Provided material ▸
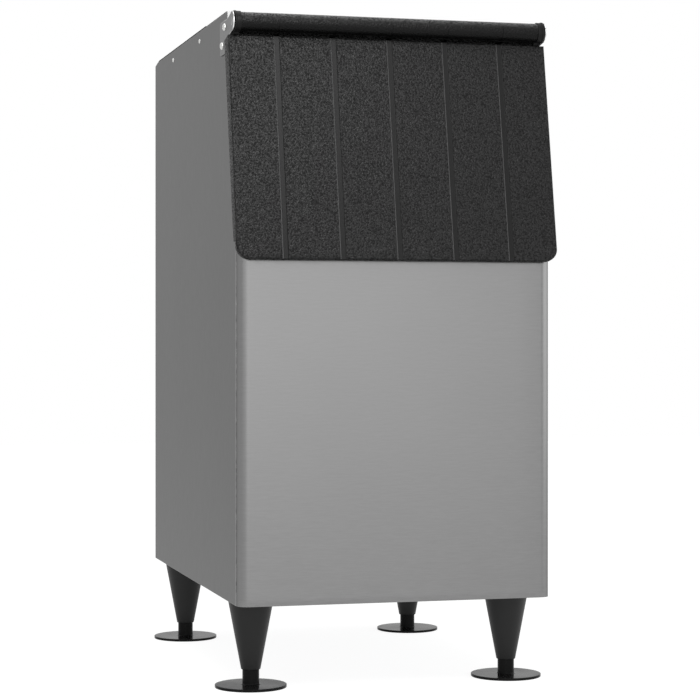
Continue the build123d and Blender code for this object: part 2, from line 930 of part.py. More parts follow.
def levelling_foot():
    """Round foot plate with its stem and the threaded rod that sets the height."""
    low = leg_height - leg_cone_height
    disc = disc_z(foot_disc_radius, 0, foot_disc, 0, 0)
    stem = disc_z(foot_stem_radius, foot_disc, low + foot_stem_reach, 0, 0)
    rod = disc_z(foot_rod_radius, low + foot_stem_reach, low + foot_stem_reach + foot_rod_length, 0, 0)
    foot = disc + stem + rod
    joint = [
        edge for edge in foot.edges().filter_by(GeomType.CIRCLE)
        if abs(edge.center().Z - foot_disc) < thread_running and edge.radius < foot_disc_radius - sheet
    ]
    return fillet(joint, foot_fillet)


def leg_studs():
    """One threaded stud in the top of each leg, through the base pan into its nut."""
    return Compound([
        disc_z(stud_radius, leg_height - stud_sunk, leg_height - stud_sunk + stud_length, x, y)
        for x, y in leg_places().values()
    ])


def leg_plates():
    """Stiffening plates with welded nuts above the base pan, one for each leg."""
    floor = body_bottom + base_sheet
    solids = []
    for x, y in leg_places().values():
        plate = Pos(x, y, floor + leg_plate / 2) * Box(leg_plate_size, leg_plate_size, leg_plate)
        nut = extrude(Pos(x, y, floor + leg_plate) * RegularPolygon(stud_nut_radius, 6), amount=stud_nut)
        solids.append(plate + nut - disc_z(stud_radius, 0, body_top, x, y))
    return Compound(solids)


def build():
    """Make every piece of the bin, by node name."""
    nodes = {"front_panel": front_panel(), "rear_panel": rear_panel(), "base_pan": base_pan()}
    for side, label in ((-1, "left"), (1, "right")):
        nodes[f"{label}_side_panel"] = side_panel(side)
        nodes[f"{label}_top_rail"] = top_rail(side)
        nodes[f"{label}_hinge_bracket"] = hinge_bracket(side)
        nodes[f"{label}_hinge_backing_plate"] = backing_plate(side)
        nodes[f"{label}_hinge_pin"] = hinge_pin(side)
        nodes[f"{label}_hinge_bush"] = hinge_bush(side)
        nodes[f"{label}_hinge_cheek"] = hinge_cheek(side)
    nodes["header_cap"] = header_cap()
    nodes["bin_liner"] = liner()
    nodes.update(throat_strips())
    nodes.update(top_tape())
    nodes["bracket_screws"] = bracket_screws()
    nodes["side_panel_screws"] = side_screws()
    nodes["rear_panel_screws"] = rear_screws()
    nodes["drain_fitting"] = drain_fitting()
    washer_y = body_depth
    nodes["drain_washer"] = drain_ring(drain_washer_radius, washer_y, drain_washer)
    nodes["drain_nut"] = drain_ring(drain_nut_radius, washer_y + drain_washer, drain_nut_thickness, sides=6)
    nodes["leg_studs"] = leg_studs()
    nodes["leg_plates"] = leg_plates()
    neighbours = [
        nodes[name] for name in (
            "front_panel", "rear_panel", "base_pan", "left_side_panel", "right_side_panel",
            "left_top_rail", "right_top_rail", "left_hinge_backing_plate", "right_hinge_backing_plate",
            "header_cap", "bin_liner", "bracket_screws", "side_panel_screws", "rear_panel_screws",
            "drain_fitting", "leg_studs", "leg_plates",
        )
    ]
    nodes["insulation"] = insulation(neighbours)
    nodes["door_outer_shell"] = door_shell()
    nodes["door_inner_shell"] = door_inner_shell()
    nodes["door_insulation"] = door_foam()
    nodes["door_seal"] = door_seal()
    nodes["door_screws"] = door_screws()
    for name, (x, y) in leg_places().items():
        nodes[f"leg_{name}"] = Pos(x, y, 0) * leg_cone()
        nodes[f"foot_{name}"] = Pos(x, y, 0) * levelling_foot()
    return nodes


for node_name, node_shape in build().items():
    export_node(node_name, node_shape)
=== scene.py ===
import json
import logging
from dataclasses import dataclass
from enum import Enum
from functools import cache
from math import atan2, cos, degrees, hypot, pi, radians, sin

import bpy
import numpy as np
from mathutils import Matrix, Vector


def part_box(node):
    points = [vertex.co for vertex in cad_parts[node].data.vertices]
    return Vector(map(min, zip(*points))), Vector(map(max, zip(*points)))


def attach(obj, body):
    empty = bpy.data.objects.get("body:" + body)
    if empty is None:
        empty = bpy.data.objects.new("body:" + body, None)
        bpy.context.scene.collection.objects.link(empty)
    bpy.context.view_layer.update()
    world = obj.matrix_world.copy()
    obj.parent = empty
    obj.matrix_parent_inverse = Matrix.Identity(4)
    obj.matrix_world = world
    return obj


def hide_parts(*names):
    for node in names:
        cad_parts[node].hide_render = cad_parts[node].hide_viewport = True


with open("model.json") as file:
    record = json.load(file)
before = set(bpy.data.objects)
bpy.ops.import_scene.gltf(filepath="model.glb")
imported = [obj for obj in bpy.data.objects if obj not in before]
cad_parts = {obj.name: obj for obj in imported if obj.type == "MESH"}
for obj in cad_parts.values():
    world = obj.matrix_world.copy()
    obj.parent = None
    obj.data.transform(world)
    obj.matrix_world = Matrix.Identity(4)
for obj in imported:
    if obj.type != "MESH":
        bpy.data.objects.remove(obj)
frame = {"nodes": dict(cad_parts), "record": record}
log = logging.getLogger("ice_storage_bin")

Point = tuple[float, float]
Place = tuple[float, float, float]
Mesh = bpy.types.Mesh
Piece = bpy.types.Object

MM = 0.001
X, Y, Z = range(3)
FRONT_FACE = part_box("front_panel")[0].y / MM
ORIGIN = np.array([0.0, FRONT_FACE, 0.0])


def drawn_box(node: str) -> np.ndarray:
    """Lowest and highest corner of a CAD node in millimetres, with Y counted from the front panel."""
    return np.array(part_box(node)) / MM - ORIGIN


def from_mm(points: np.ndarray) -> np.ndarray:
    """Points in millimetres, Y counted from the front panel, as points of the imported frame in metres."""
    return (np.asarray(points, float) + ORIGIN) * MM


SIDE_BOX = drawn_box("right_side_panel")
SHELL_BOX = drawn_box("door_outer_shell")
CHEEK_BOX = drawn_box("right_hinge_cheek")
PIN_BOX = drawn_box("right_hinge_pin")
LEG_BOX = drawn_box("leg_front_right")
REAR_LEG_BOX = drawn_box("leg_rear_right")
FOOT_BOX = drawn_box("foot_front_right")


# Meshes

SHARP_ANGLE = 35
WEAR_FROM, WEAR_OVER = 15, 25
EDGE_RINGS = 4
FLAT_BORDER = 2.5


def mesh_object(name: str, vertices: np.ndarray, faces: list[np.ndarray]) -> Piece:
    """Put vertices and groups of faces into a new object, joining vertices that share a place.

    Vertices closer than a micrometre become one, so patches that touch are joined and a row of
    points at a pole closes into a fan. A four-sided face that loses a corner becomes a triangle.

    Args:
        name: Name of the object and its mesh.
        vertices: Places in metres, one row each.
        faces: Arrays of vertex numbers, one face per row, each array with one number of sides.

    Returns:
        The new object, linked to the scene, with edges sharper than 35 degrees kept sharp.
    """
    _, first, joined = np.unique(np.round(vertices * 1e6).astype(np.int64), axis=0,
                                 return_index=True, return_inverse=True)
    joined = joined.ravel()
    kept = []
    for group in (joined[g] for g in faces):
        if group.shape[1] != 4:
            kept += [polygon[polygon != np.roll(polygon, 1)][None, :] for polygon in group]
            continue
        same = group == np.roll(group, -1, axis=1)
        kept.append(group[~same.any(axis=1)])
        for corner in range(4):
            short = group[same[:, corner] & (same.sum(axis=1) == 1)]
            kept.append(np.delete(short, corner, axis=1))
    kept = [group for group in kept if len(group)]
    corners = np.concatenate([group.ravel() for group in kept])
    counts = np.concatenate([np.full(len(group), group.shape[1]) for group in kept])
    used, corners = np.unique(corners, return_inverse=True)
    mesh = bpy.data.meshes.new(name)
    mesh.vertices.add(len(used))
    mesh.vertices.foreach_set("co", vertices[first[used]].astype(np.float32).ravel())
    mesh.loops.add(len(corners))
    mesh.loops.foreach_set("vertex_index", corners.ravel().astype(np.int32))
    mesh.polygons.add(len(counts))
    mesh.polygons.foreach_set("loop_start", (np.cumsum(counts) - counts).astype(np.int32))
    mesh.update(calc_edges=True)
    mesh.validate()
    mesh.shade_smooth()
    mesh.set_sharp_from_angle(angle=radians(SHARP_ANGLE))
    made = bpy.data.objects.new(name, mesh)
    bpy.context.scene.collection.objects.link(made)
    return made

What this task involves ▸
Write the lines again exactly, beginning at the line that has "imported = [obj" and stopping after the line that has "obj.matrix_world = Matrix.Identity(4)"; include no other lines.

Right answer ▸
imported = [obj for obj in bpy.data.objects if obj not in before]
cad_parts = {obj.name: obj for obj in imported if obj.type == "MESH"}
for obj in cad_parts.values():
    world = obj.matrix_world.copy()
    obj.parent = None
    obj.data.transform(world)
    obj.matrix_world = Matrix.Identity(4)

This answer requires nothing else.